__Request__
Exactly the lines from the line with "6, DOUBLED, bend=8.0)" to the line with "bpy.data.objects.remove(obj)" should be extracted, both included, with no other lines.

━━━━━━━━━━━━━━━━

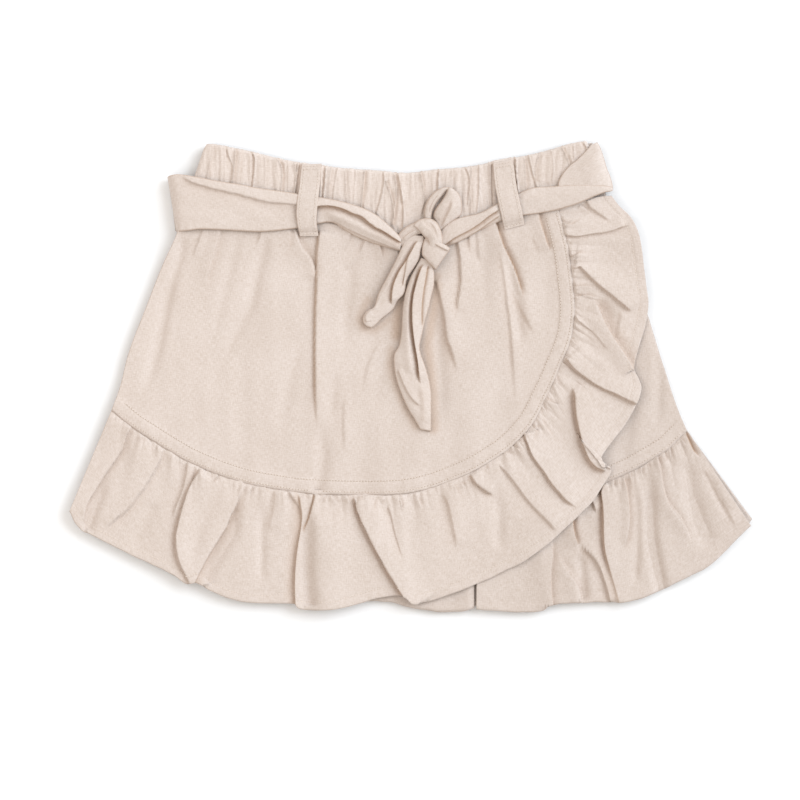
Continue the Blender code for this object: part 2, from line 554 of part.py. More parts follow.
def waistband(name, grooves, level, gather, drop, inset, shoulders):
    """The gathered casing: ridges between the grooves, its top edge rounded over."""
    top = np.array(WAIST_TOP)
    seam = np.array(WAIST_SEAM)
    lines = casing_lines(grooves, top[0, 0], top[-1, 0], shoulders)
    u = (lines - lines[0]) / (lines[-1] - lines[0])
    v = CASING_ROWS[:, None]
    x_top = lines
    y_top = smooth(top[:, 0], top[:, 1], x_top) - inset
    x_seam = seam[0, 0] + (seam[-1, 0] - seam[0, 0]) * u
    y_seam = smooth(seam[:, 0], seam[:, 1], x_seam)
    x = x_top * (1 - v) + x_seam * v
    y = y_top * (1 - v) + y_seam * v
    ridge = np.ones_like(lines)
    for groove in grooves:
        ridge = ridge - 0.85 * np.exp(-((lines - groove) / GROOVE) ** 2)
    ridge = np.clip(ridge, 0, 1) * ease(u * 16) * ease((1 - u) * 16)
    swell = 0.35 + 0.65 * ease(v * 5) * (1 - 0.5 * ease(v * 2 - 1))
    sides = ease(u * 16) * ease((1 - u) * 16)
    z = level + gather * ridge[None, :] * swell - drop * (1 - sides[None, :] * ease(v * 5))
    return sheet(name, x, y, z, DOUBLED)


def back_loop(name, top, bottom):
    """A belt loop under the back of the waistband, flat where it rests."""
    top = np.array(top)
    run = np.array(bottom) - top
    side = np.array([-run[1], run[0]]) / np.hypot(*run) * LOOP_WIDTH / 2
    rows = []
    for part in LOOP_SHAPE:
        middle = top + run * part["along"]
        left = tuple(middle - side)
        right = tuple(middle + side)
        rows.append((left, right, part["level"], part["level"], 0.0))
    sections = table("upper lower z_upper z_lower crown", rows)
    return strip(name, sections, 0.0, 14, 2, LOOP_THICKNESS)


def shorts():
    """Front and back halves of the shorts, each with its hem ruffle."""
    half_gap = SEAM_GAP / 2
    centre_left = mirror_seam(CENTRE_SEAM, -half_gap)
    centre_right = mirror_seam(CENTRE_SEAM, half_gap)
    middle = CENTRE_SEAM[0][0]
    left_x = LEG_SIDE_LEFT[0][0]
    right_x = LEG_SIDE_RIGHT[0][0]
    for side, level in (("back", LEG_BACK_LEVEL), ("front", LEG_FRONT_LEVEL)):
        inset = BACK_INSET if side == "back" else 0.0
        folds = LEG_FOLDS if side == "front" else ()
        leg(f"leg_{side}_left", left_x + inset, middle - half_gap, LEG_SIDE_LEFT, centre_left,
            LEG_RIBS_LEFT, level)
        leg(f"leg_{side}_right", middle + half_gap, right_x - inset, centre_right, LEG_SIDE_RIGHT,
            LEG_RIBS_RIGHT, level, folds)
        reach = 1.0 if side == "front" else 0.97
        left_ribs = back_ribs(LEG_RIBS_LEFT, reach)
        right_ribs = back_ribs(LEG_RIBS_RIGHT, reach)
        if side == "back":
            right_ribs[-2]["hem"] = (199.5, -97.2)
            right_ribs[-1]["hem"] = (205.5, -88.8)
        base = leg_base(level)
        hidden_left = even_ridges(left_ribs, HIDDEN_WAVE)
        shown = LEG_RIDGES_RIGHT if side == "front" else even_ridges(right_ribs, HIDDEN_WAVE)
        ruffle(f"leg_ruffle_{side}_left", left_ribs, hidden_left, 37, 3, base)
        ruffle(f"leg_ruffle_{side}_right", right_ribs, shown, 38, 4, base)


def wrap():
    """The wrap front between the waist, the left side and its curved edge, and its ruffle."""
    u = np.linspace(0, 1, 23)
    v = WRAP_ROWS
    last = len(WRAP_RIBS) - 1
    bottom = rib_line(WRAP_RIBS, "seam", u * WRAP_CORNER)
    right = rib_line(WRAP_RIBS, "seam", last + (WRAP_CORNER - last) * v)
    top = waist_edge(WRAP_SIDE[0][0], WRAP_RIBS[-1]["seam"][0], u)
    left = along(WRAP_SIDE, v)
    left = left + (top[0] - left[0]) * (1 - v)[:, None]
    right = right + (top[-1] - right[0]) * (1 - v)[:, None] ** 2
    place = between(top, bottom, left, right, u, v)
    x = place[..., 0]
    y = place[..., 1]
    z = WRAP_LEVEL + PANEL_RISE * waist_rise(y) + soft_folds(WRAP_FOLDS, x, y)
    sheet("wrap_front", x, y, z, CLOTH)
    ruffle("wrap_ruffle", WRAP_RIBS, WRAP_RIDGES, 126, 5, wrap_base)


def waist():
    """Casing, belt loops, belt and knot."""
    waistband("waistband_back", GATHERS_BACK, WAIST_BACK_LEVEL, WAIST_BACK_GATHER, 0.0, 0.9,
              False)
    waistband("waistband_front", GATHERS_FRONT, WAIST_FRONT_LEVEL, WAIST_GATHER, 0.7, 0.0, True)
    for loop in BACK_LOOPS:
        back_loop("belt_loop_back_" + loop["name"], loop["top"], loop["bottom"])
    strip("belt_back", BELT_BACK, BELT_BACK_LEVEL, 14, 3, DOUBLED)
    front = BELT_LEVEL
    strip("belt_loop_front_left", LOOP_FRONT_LEFT, front, 16, 2, LOOP_THICKNESS)
    strip("belt_loop_front_right", LOOP_FRONT_RIGHT, front, 16, 2, LOOP_THICKNESS)
    strip("belt_left", BELT_LEFT, front, 26, 5, DOUBLED, fold=0.6)
    strip("belt_right", BELT_RIGHT, front, 20, 5, DOUBLED, fold=0.5)
    strip("belt_right_fold", BELT_RIGHT_FOLD, front, 8, 6, DOUBLED, bend=8.0)
    strip("belt_bow", BELT_BOW, front, 20, 4, CLOTH)
    strip("belt_tail_left", TAIL_LEFT, front, 14, 5, CLOTH, fold=0.8)
    strip("belt_tail_right", TAIL_RIGHT, front, 20, 5, CLOTH, fold=0.8)
    strip("belt_band", BELT_BAND, front, 6, 4, CLOTH)
    strip("belt_knot", BELT_KNOT, front, 14, 5, CLOTH)


for old in list(bpy.data.objects):
    bpy.data.objects.remove(old)
skort = bpy.data.collections.new("Skort")
bpy.context.scene.collection.children.link(skort)
shorts()
wrap()
waist()
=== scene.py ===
# A child's linen skort laid flat and seen from above: shorts with ruffled hems, a wrap front with a
# ruffled edge, a gathered waistband and a knotted belt. Lengths in the tables are in millimetres,
# the cuts of the cloths in metres.
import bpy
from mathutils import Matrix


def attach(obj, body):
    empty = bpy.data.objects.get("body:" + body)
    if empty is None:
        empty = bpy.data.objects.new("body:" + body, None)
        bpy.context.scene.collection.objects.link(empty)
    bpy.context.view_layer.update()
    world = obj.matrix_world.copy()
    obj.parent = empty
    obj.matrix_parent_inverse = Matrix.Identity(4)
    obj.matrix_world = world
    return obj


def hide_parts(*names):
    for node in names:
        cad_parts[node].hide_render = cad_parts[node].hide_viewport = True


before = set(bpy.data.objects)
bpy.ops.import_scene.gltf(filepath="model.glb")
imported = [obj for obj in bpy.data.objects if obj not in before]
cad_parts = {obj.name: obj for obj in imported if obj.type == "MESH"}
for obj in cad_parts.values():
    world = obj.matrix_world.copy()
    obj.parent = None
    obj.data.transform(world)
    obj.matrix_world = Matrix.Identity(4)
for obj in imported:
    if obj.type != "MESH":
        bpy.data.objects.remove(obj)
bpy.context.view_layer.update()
import bpy
import numpy as np

mm = 0.001          # metres in a millimetre
clothWall = 0.7     # one linen cloth
bandWall = 1.1      # two or more cloths sewn together

# z of each layer's upper side where nothing lifts it, and the rise of the panels to the waist
layer = {"legBack": 1.0, "legFront": 2.7, "wrap": 5.6, "waistBack": 4.3, "waistFront": 7.4, "belt": 10.6,
         "waistRise": 1.5, "riseFrom": 64.0, "riseTo": 84.0}


def ease(x):
    # 0 below 0, 1 above 1 and a smooth rise between: 3x^2 - 2x^3
    x = np.clip(x, 0.0, 1.0)
    return x * x * (3.0 - 2.0 * x)


def bell(x):
    # 1 at 0, falling to nothing on both sides: exp(-x^2)
    return np.exp(-x * x)


def rolledDown(distance, radius):
    # how far a rounded edge has dropped at a distance from it: a quarter circle of that radius
    return radius * (1 - np.sqrt(1 - np.clip(1 - distance / radius, 0, 1) ** 2))


def fadedEnds(place, fadeIn, fadeOut):
    # 1 along a line, easing to 0 over its first part and over its last
    return ease(place / max(fadeIn, 0.001)) * ease((1 - place) / max(fadeOut, 0.001))


def points(rows, columns):
    # a table's columns, as arrays by name
    return {name: np.array([row[k] for row in rows], dtype=float) for k, name in enumerate(columns.split())}


def curveThrough(knots, values, at):
    # cubic curve through the values, its slope at each knot taken from the neighbours
    knots = np.asarray(knots, dtype=float)
    values = np.asarray(values, dtype=float)
    slopes = np.gradient(values, knots, axis=0)
    at = np.clip(at, knots[0], knots[-1])
    i = np.clip(np.searchsorted(knots, at, side="right") - 1, 0, len(knots) - 2)
    step = knots[i + 1] - knots[i]
    f = (at - knots[i]) / step
    if values.ndim == 2:
        step = step[..., None]
        f = f[..., None]
    first = (1 + 2 * f) * (1 - f) ** 2 * values[i] + f * (1 - f) ** 2 * step * slopes[i]
    return first + f * f * (3 - 2 * f) * values[i + 1] - f * f * (1 - f) * step * slopes[i + 1]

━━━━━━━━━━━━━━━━

__Response for this exercise__
    strip("belt_right_fold", BELT_RIGHT_FOLD, front, 8, 6, DOUBLED, bend=8.0)
    strip("belt_bow", BELT_BOW, front, 20, 4, CLOTH)
    strip("belt_tail_left", TAIL_LEFT, front, 14, 5, CLOTH, fold=0.8)
    strip("belt_tail_right", TAIL_RIGHT, front, 20, 5, CLOTH, fold=0.8)
    strip("belt_band", BELT_BAND, front, 6, 4, CLOTH)
    strip("belt_knot", BELT_KNOT, front, 14, 5, CLOTH)


for old in list(bpy.data.objects):
    bpy.data.objects.remove(old)
skort = bpy.data.collections.new("Skort")
bpy.context.scene.collection.children.link(skort)
shorts()
wrap()
waist()
=== scene.py ===
# A child's linen skort laid flat and seen from above: shorts with ruffled hems, a wrap front with a
# ruffled edge, a gathered waistband and a knotted belt. Lengths in the tables are in millimetres,
# the cuts of the cloths in metres.
import bpy
from mathutils import Matrix


def attach(obj, body):
    empty = bpy.data.objects.get("body:" + body)
    if empty is None:
        empty = bpy.data.objects.new("body:" + body, None)
        bpy.context.scene.collection.objects.link(empty)
    bpy.context.view_layer.update()
    world = obj.matrix_world.copy()
    obj.parent = empty
    obj.matrix_parent_inverse = Matrix.Identity(4)
    obj.matrix_world = world
    return obj


def hide_parts(*names):
    for node in names:
        cad_parts[node].hide_render = cad_parts[node].hide_viewport = True


before = set(bpy.data.objects)
bpy.ops.import_scene.gltf(filepath="model.glb")
imported = [obj for obj in bpy.data.objects if obj not in before]
cad_parts = {obj.name: obj for obj in imported if obj.type == "MESH"}
for obj in cad_parts.values():
    world = obj.matrix_world.copy()
    obj.parent = None
    obj.data.transform(world)
    obj.matrix_world = Matrix.Identity(4)
for obj in imported:
    if obj.type != "MESH":
        bpy.data.objects.remove(obj)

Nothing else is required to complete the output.